Over the past 18 months, Hezbollah and its enablers from the Iran's Islamic Revolutionary Guard Corps [IRGC] have begun launching a series of attacks on Israel from their new center of operations in southern Syria.
After Sunday's air strike (attributed by the media to the Israel Air Force) that killed 12 high-ranking Hezbollah and IRGC operatives near Quneitra, Syria, along the Israeli border, Israel is bracing for the possibility of an attack by Hezbollah and Iran.
Although Israel has not officially taken responsibility for the strike, it would make sense to view the action as a preemptive move designed to remove a clear and present danger arising on Israel's border with Syria. The danger is the formation of a second Hezbollah terrorism base, in addition to Hezbollah's home base already in Lebanon.
The IRGC and Hezbollah have begun playing a dual role in the geographical area once known as the Syrian Arab Republic, a country that no longer exists as it appears on world maps. Iran and Hezbollah are acting as the life support machine for the shrunken but still functional Assad regime, now in control of just Damascus, Aleppo, and the Syrian Mediterranean coastline.
Since moving into Syria to rescue the regime of Bashar Al-Assad, Hezbollah, acting on orders from Iran, has expanded its presence in several areas of Syria. Iran too has boosted its presence in Syria, primarily though the presence of members of its Revolutionary Guards.
At the same time, the IRGC and Hezbollah have begun building a terrorism base in Syria that is directed against Israel, in addition to the Iranian-backed Hezbollah semi-state entity in southern Lebanon.
The new base in Syria, at Israel's northeast border, gives Hezbollah the option of attacking Israel and drawing Israel's return fire away from Lebanon, where its most precious assets are hidden: well over 100,000 rockets and missiles that might be saved for a future battle over Iran's nuclear weapons program.
Hezbollah is also under domestic Lebanese pressure not to drag Lebanon into a new devastating conflict with Israel.

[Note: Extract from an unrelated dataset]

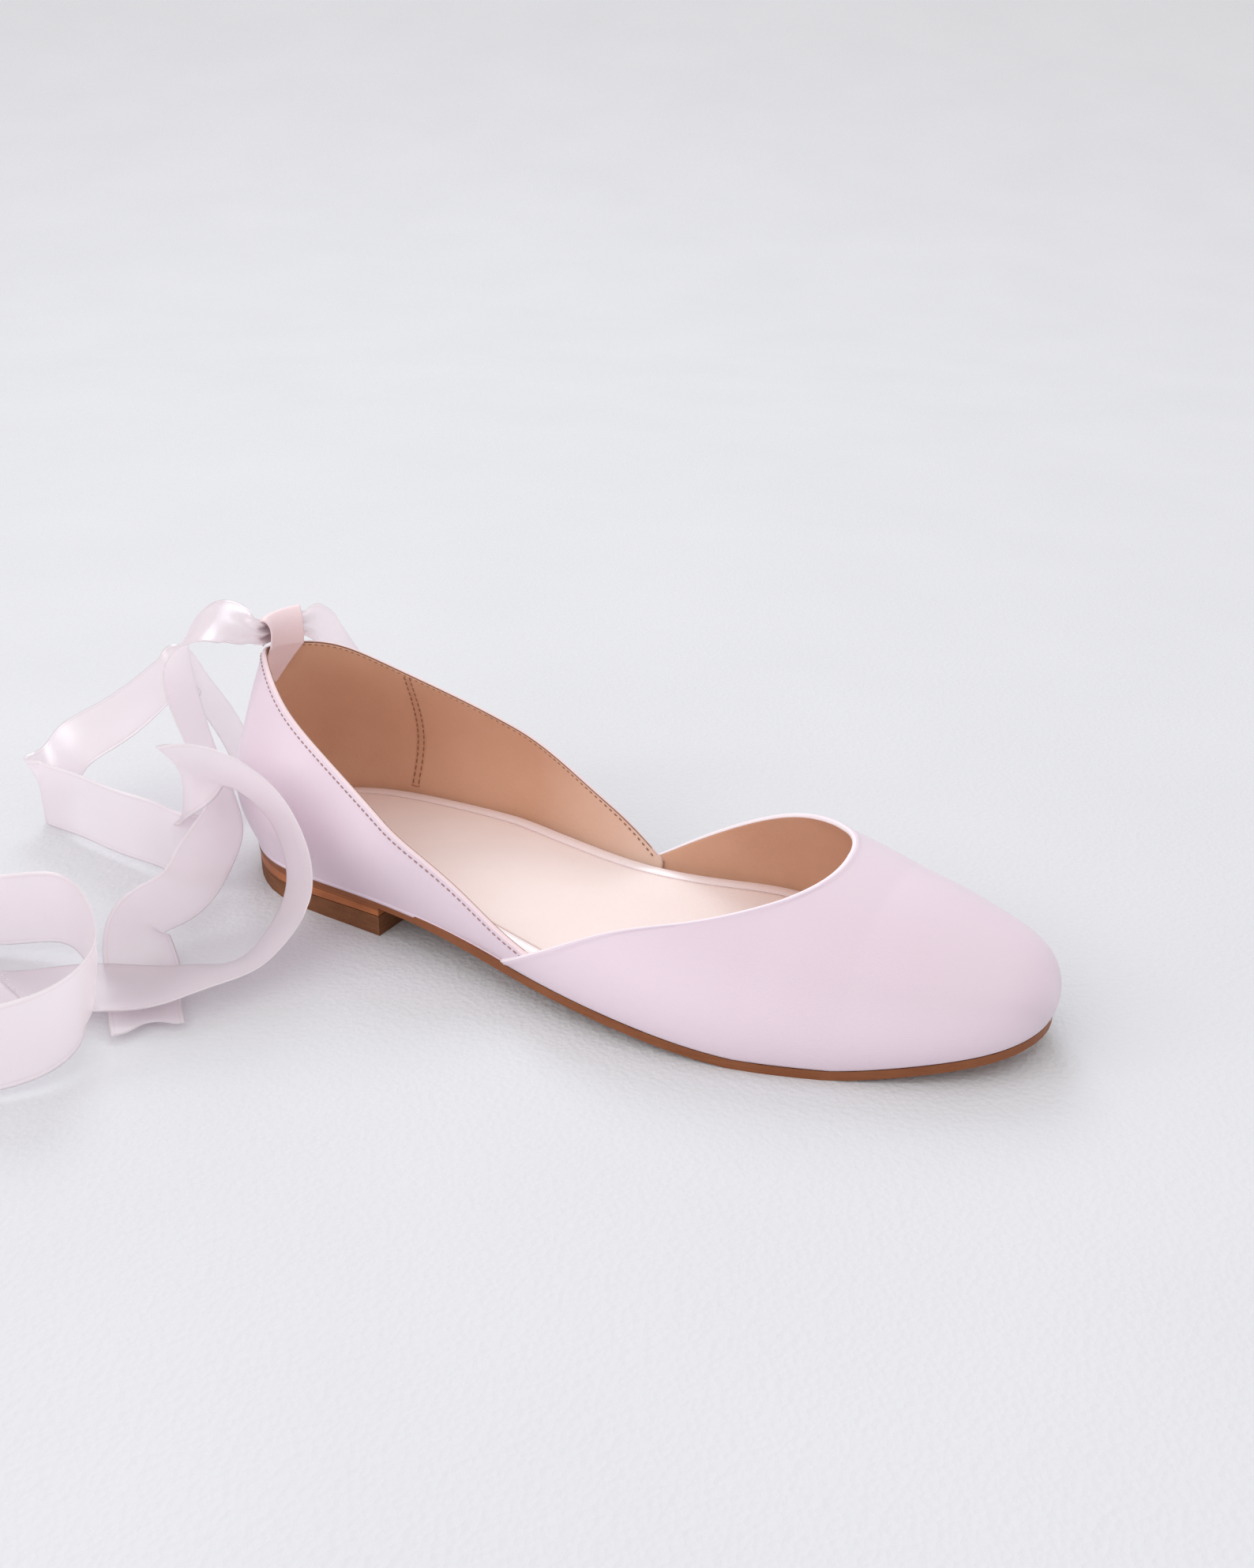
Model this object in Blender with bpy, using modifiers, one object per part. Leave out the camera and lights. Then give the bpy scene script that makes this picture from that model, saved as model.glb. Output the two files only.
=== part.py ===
"""Ribbon-tie D'Orsay ballet flat, right shoe, standing on its sole.

+X points to the toe, +Y to the inner (medial) side and +Z up, in metres.
Tables are in millimetres, measured from the back of the heel on the floor.
"""
import bpy
import numpy as np

MM = 0.001

# Driving sizes, in millimetres.
LENGTH = 250.0              # furthest back of the upper to the toe of the sole
HEEL_BACK = 2.6             # the upper overhangs the sole by this much at the back
SOLE_THICKNESS = 2.6
WALL = 1.5                  # upper: satin, backer and lining together
GAP = 0.3                   # between curved pieces that meet
HEEL_LENGTH = 68.0          # back of the heel to its breast
HEEL_INSET = 0.4            # heel, inside the sole's outline
LIFT_BACK, LIFT_FRONT = 4.3, 6.2    # height of the top lift at both ends of the heel
INSOLE_THICKNESS = 3.4
INSOLE_INSET = WALL + 0.4   # insole edge, inside the sole's outline
WAIST_INSET = 3.2           # the same where the upper lies double
TUCK = 1.0                  # quarter tip, inside the vamp's outer face
FULLNESS = 1.9              # how far the vamp swells over the sole's edge
SWELL_HEIGHT = 30.0         # the swell fades out at this height above the sole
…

The Hezbollah and IRGC operatives that were targeted in Sunday's airstrike were in the midst of significantly stepping up these attacks. Their plans included rockets and cross-border raids by terror cells. These attack plans were seriously larger in scale than past assaults.
It is in this context that Sunday's air strike occurred.

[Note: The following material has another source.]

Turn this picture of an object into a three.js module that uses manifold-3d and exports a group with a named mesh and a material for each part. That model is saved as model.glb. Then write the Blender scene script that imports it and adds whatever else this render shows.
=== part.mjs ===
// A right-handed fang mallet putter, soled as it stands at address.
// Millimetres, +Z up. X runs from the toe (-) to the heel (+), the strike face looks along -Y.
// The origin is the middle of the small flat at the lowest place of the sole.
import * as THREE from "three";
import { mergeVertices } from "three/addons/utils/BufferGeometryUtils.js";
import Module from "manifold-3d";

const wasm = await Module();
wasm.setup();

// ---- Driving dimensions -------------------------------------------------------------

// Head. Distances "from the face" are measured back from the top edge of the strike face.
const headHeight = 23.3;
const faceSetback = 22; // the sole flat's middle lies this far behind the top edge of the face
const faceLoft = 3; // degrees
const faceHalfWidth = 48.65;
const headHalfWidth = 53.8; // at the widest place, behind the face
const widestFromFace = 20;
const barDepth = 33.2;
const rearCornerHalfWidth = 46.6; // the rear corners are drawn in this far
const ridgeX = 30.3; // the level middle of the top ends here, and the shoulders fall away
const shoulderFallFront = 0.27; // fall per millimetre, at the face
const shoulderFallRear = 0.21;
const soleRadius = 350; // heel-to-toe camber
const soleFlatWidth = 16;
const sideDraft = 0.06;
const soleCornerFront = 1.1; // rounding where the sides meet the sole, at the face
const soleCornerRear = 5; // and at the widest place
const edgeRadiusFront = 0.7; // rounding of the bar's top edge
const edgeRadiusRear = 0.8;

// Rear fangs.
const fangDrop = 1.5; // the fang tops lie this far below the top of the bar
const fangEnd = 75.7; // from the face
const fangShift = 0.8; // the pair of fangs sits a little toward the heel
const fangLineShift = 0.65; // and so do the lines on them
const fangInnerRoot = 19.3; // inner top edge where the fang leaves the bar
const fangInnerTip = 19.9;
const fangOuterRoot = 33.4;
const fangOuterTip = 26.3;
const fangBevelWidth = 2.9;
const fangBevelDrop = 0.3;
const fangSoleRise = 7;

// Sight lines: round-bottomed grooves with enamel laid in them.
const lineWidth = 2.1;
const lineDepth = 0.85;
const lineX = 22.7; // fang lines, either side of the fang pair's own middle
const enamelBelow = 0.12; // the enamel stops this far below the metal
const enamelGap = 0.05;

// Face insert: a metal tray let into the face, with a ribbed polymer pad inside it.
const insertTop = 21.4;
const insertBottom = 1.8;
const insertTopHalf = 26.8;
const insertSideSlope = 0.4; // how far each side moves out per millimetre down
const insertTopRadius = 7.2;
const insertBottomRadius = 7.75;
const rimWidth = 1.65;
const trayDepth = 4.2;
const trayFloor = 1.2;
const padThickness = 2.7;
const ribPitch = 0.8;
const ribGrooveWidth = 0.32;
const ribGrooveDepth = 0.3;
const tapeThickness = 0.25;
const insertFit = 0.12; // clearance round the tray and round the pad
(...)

Now, all eyes are on northern Israel to see whether Hezbollah and Iran retaliate there. The leader of the IRGC, Major General Mohammad Ali Jafari, on Tuesday threatened Israel with "devastating thunderbolts" -- threats Israel cannot afford to take lightly.
Israeli soldiers take part in a training exercise near the border with Syria, December 2013. (Image source: IDF) |
It would be safe to assume, however, that Hezbollah wishes to avert the outbreak of an all-out conflict. Such a war would expose Lebanon to unprecedented Israeli firepower, and would also expose Israel to unprecedented Hezbollah rocket attacks and cross-border infiltrations by land, air and sea.
If such a conflict were to break out, many parts of southern Lebanon could lie in ruins, and Hezbollah's many Sunni enemies in next-door Syria could seize on the weakness of their Shi'ite foes and pounce, dragging Lebanon into the Syrian war.
That kind of outcome would not benefit Hezbollah or Iran in any way. But in the Middle East, miscalculations have led to costly errors in the past, and events can take on a life of their own.